The Italian tax authorities, replying to two ruling requests (Responses n. 18, dated January 30, 2019 and n. 56, dated February 15, 2019), clarified the tax treatment of proceeds derived from activities performed by companies established pursuant to Article 7.1, paragraph 4, of Italian securitization law (‘Law n. 130/99’). Such companies generally are referred to as real estate owned companies (‘ReoCos’).
According to Law n. 130/99, in the context of a securitization transaction, special purpose vehicles (‘Law 130/99 SPVs’) always had the exclusive purpose of performing one or more loan securitization transactions. However, Article 7.1, paragraph 4, of Law n. 130/99 recently was introduced to allow, within the framework of certain loan securitization transactions, creation of a corporate vehicle (a ‘Securitization ReoCo’). The sole purpose of these vehicles is purchasing, managing, and increasing the value of, among others, real estate properties used as collateral to secure the loans purchased by the Law 130/99 SPV, in the exclusive interest of the securitization transaction.

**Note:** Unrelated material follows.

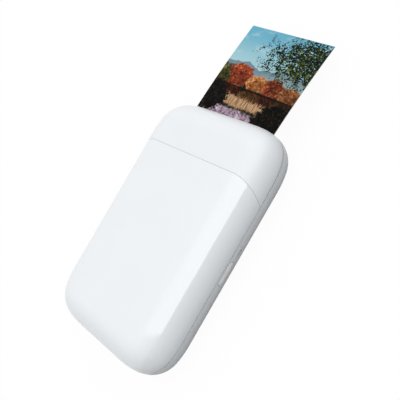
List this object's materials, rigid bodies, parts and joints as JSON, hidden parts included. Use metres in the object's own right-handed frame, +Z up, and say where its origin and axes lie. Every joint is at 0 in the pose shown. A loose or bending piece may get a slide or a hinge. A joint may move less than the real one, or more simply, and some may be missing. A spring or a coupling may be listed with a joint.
{
  "type": "compact photo printer",
  "caption": "Palm-sized photo printer with rounded white casing, hinged top cover over a paper tray, and an end slot that feeds out a printed sheet.",
  "frame": {"origin": "middle of the casing's outline on the surface that it stands on", "axes": "+Y along the casing towards the exit slot, +X to the side with the power button, +Z up"},
  "size_m": [0.0752, 0.1634, 0.0235],
  "materials": {
    "base_plastic": "moulded white ABS with a soft gloss",
    "cover_plastic": "polished white ABS",
    "cap_plastic": "polished white ABS",
    "trim_plastic": "moulded white ABS",
    "button_plastic": "moulded white ABS",
    "light_window": "smoked light pipe",
    "frame_plastic": "moulded dark ABS",
    "plate_plastic": "moulded dark acetal",
    "foot_rubber": "matt rubber",
    "steel": "ground steel",
    "magnet_nickel": "nickel plate",
    "keeper_steel": "stamped steel",
    "spring_steel": "drawn wire",
    "bush_bronze": "sintered bronze",
    "blank_paper": "coated photo paper",
    "printed_paper": "glossy colour print",
    "cork_pad": "cork and rubber",
    "tyre_rubber": "ground rubber",
    "platen_rubber": "ground silicone rubber",
    "gear_acetal": "moulded acetal",
    "pinion_brass": "cut brass",
    "motor_steel": "drawn can",
    "head_ceramic": "glazed ceramic bar",
    "sink_aluminium": "extruded",
    "pinch_plastic": "moulded acetal",
    "ribbon_film": "polyimide film",
    "board_mask": "solder mask on fibreglass",
    "chip_plastic": "moulded epoxy",
    "can_tin": "tinned steel",
    "socket_steel": "nickel-plated shell",
    "switch_plastic": "moulded nylon",
    "plunger_plastic": "moulded nylon",
    "battery_foil": "laminated foil pouch",
    "foam": "adhesive foam",
    "lead_pvc": "PVC insulation",
    "screw_steel": "blackened steel"
  },
  "bodies": {
    "casing": {"base_shell": "base_plastic", "end_cap": "cap_plastic", "slot_trim": "trim_plastic", "rubber_feet": "foot_rubber", "side_plates": "frame_plastic", "crossbars": "frame_plastic", "paper_tray": "frame_plastic", "hinge_pins": "steel", "magnet_keepers": "keeper_steel", "paper_stack": "blank_paper", "separator_pad": "cork_pad", "shaft_bushes": "bush_bronze", "gear_posts": "steel", "motor_case": "motor_steel", "head_springs": "spring_steel", "head_ribbon": "ribbon_film", "circuit_board": "board_mask", "board_parts": "chip_plastic", "shield_can": "can_tin", "usb_socket": "socket_steel", "switch_body": "switch_plastic", "light_guide": "light_window", "battery": "battery_foil", "battery_pad": "foam", "battery_leads": "lead_pvc", "case_screws": "screw_steel", "cap_screws": "screw_steel", "board_screws": "screw_steel"},
    "cover": {"cover": "cover_plastic", "cover_magnets": "magnet_nickel", "press_springs": "spring_steel"},
    "pressure_plate": {"pressure_plate": "plate_plastic"},
    "print_sheet": {"print_sheet": "printed_paper"},
    "platen": {"platen_shaft": "steel", "platen_roller": "platen_rubber", "platen_drive_gear": "gear_acetal", "platen_feed_gear": "gear_acetal"},
    "reduction_gear": {"reduction_gear": "gear_acetal"},
    "motor_rotor": {"motor_shaft": "steel", "motor_pinion": "pinion_brass"},
    "pickup_idler": {"pickup_idler": "gear_acetal"},
    "pickup_roller": {"pickup_shaft": "steel", "pickup_tyre": "tyre_rubber", "pickup_gear": "gear_acetal"},
    "exit_idler": {"exit_idler": "gear_acetal"},
    "exit_roller": {"exit_shaft": "steel", "exit_tyres": "tyre_rubber", "exit_gear": "gear_acetal"},
    "pinch_rollers": {"pinch_shaft": "steel", "pinch_rollers": "pinch_plastic"},
    "print_head": {"print_head": "head_ceramic", "head_sink": "sink_aluminium", "head_pins": "steel"},
    "power_button": {"power_button": "button_plastic", "switch_plunger": "plunger_plastic"}
  },
  "joints": [
    {"name": "cover_hinge", "type": "hinge", "parent": "casing", "child": "cover", "pos_m": [0, -0.0561, 0.0136], "axis": [1, 0, 0], "range_deg": [0, 72]},
    {"name": "press_slide", "type": "slide", "parent": "cover", "child": "pressure_plate", "axis": [0, 0, 1], "range_m": [0, 0.0018], "stiffness_N_per_m": 80, "springref_m": -0.002, "deforming": ["press_springs"]},
    {"name": "platen_spin", "type": "hinge", "parent": "casing", "child": "platen", "pos_m": [0, 0.036, 0.00795], "axis": [-1, 0, 0], "range_deg": [0, 358]},
    {"name": "sheet_feed", "type": "slide", "parent": "casing", "child": "print_sheet", "axis": [0, 1, 0], "range_m": [0, 0.0249]},
    {"name": "reduction_spin", "type": "hinge", "parent": "casing", "child": "reduction_gear", "pos_m": [0, 0.03073, 0.01081], "axis": [-1, 0, 0], "range_deg": [-717, 0]},
    {"name": "motor_spin", "type": "hinge", "parent": "casing", "child": "motor_rotor", "pos_m": [0, 0.027, 0.00611], "axis": [-1, 0, 0], "range_deg": [0, 1433]},
    {"name": "pickup_idler_spin", "type": "hinge", "parent": "casing", "child": "pickup_idler", "pos_m": [0, 0.02681, 0.00994], "axis": [-1, 0, 0], "range_deg": [-266.2, 0]},
    {"name": "pickup_spin", "type": "hinge", "parent": "casing", "child": "pickup_roller", "pos_m": [0, 0.018, 0.00812], "axis": [-1, 0, 0], "range_deg": [0, 398.8]},
    {"name": "exit_idler_spin", "type": "hinge", "parent": "casing", "child": "exit_idler", "pos_m": [0, 0.04234, 0.00706], "axis": [-1, 0, 0], "range_deg": [-597.7, 0]},
    {"name": "exit_spin", "type": "hinge", "parent": "casing", "child": "exit_roller", "pos_m": [0, 0.0465, 0.00945], "axis": [-1, 0, 0], "range_deg": [0, 597.7]},
    {"name": "pinch_spin", "type": "hinge", "parent": "casing", "child": "pinch_rollers", "pos_m": [0, 0.0465, 0.01468], "axis": [-1, 0, 0], "range_deg": [-717, 0]},
    {"name": "head_pivot", "type": "hinge", "parent": "casing", "child": "print_head", "pos_m": [0, 0.0422, 0.0154], "axis": [-1, 0, 0], "range_deg": [0, 3], "stiffness_Nm_per_rad": 0.2, "springref_deg": -2.86, "deforming": ["head_springs"]},
    {"name": "button_press", "type": "slide", "parent": "casing", "child": "power_button", "axis": [-1, 0, 0], "range_m": [0, 0.0005], "stiffness_N_per_m": 1500, "springref_m": -0.0002}
  ],
  "couplings": [
    {"joint": "platen_spin", "follows": "sheet_feed", "rad_per_m": 250},
    {"joint": "reduction_spin", "follows": "sheet_feed", "rad_per_m": -500},
    {"joint": "motor_spin", "follows": "sheet_feed", "rad_per_m": 1000},
    {"joint": "pickup_idler_spin", "follows": "sheet_feed", "rad_per_m": -185.19},
    {"joint": "pickup_spin", "follows": "sheet_feed", "rad_per_m": 277.78},
    {"joint": "exit_idler_spin", "follows": "sheet_feed", "rad_per_m": -416.67},
    {"joint": "exit_spin", "follows": "sheet_feed", "rad_per_m": 416.67},
    {"joint": "pinch_spin", "follows": "sheet_feed", "rad_per_m": -500}
  ]
}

Investors that have an existing Securitization ReoCo structure in Italy or that are considering a new or a similar structure should consider the Italian tax authorities’ position. They should consider the possible income tax consequences and applicable accounting treatment, as well as possible other tax consequences deriving from framework agreements to be entered into with Law 130/99 SPVs.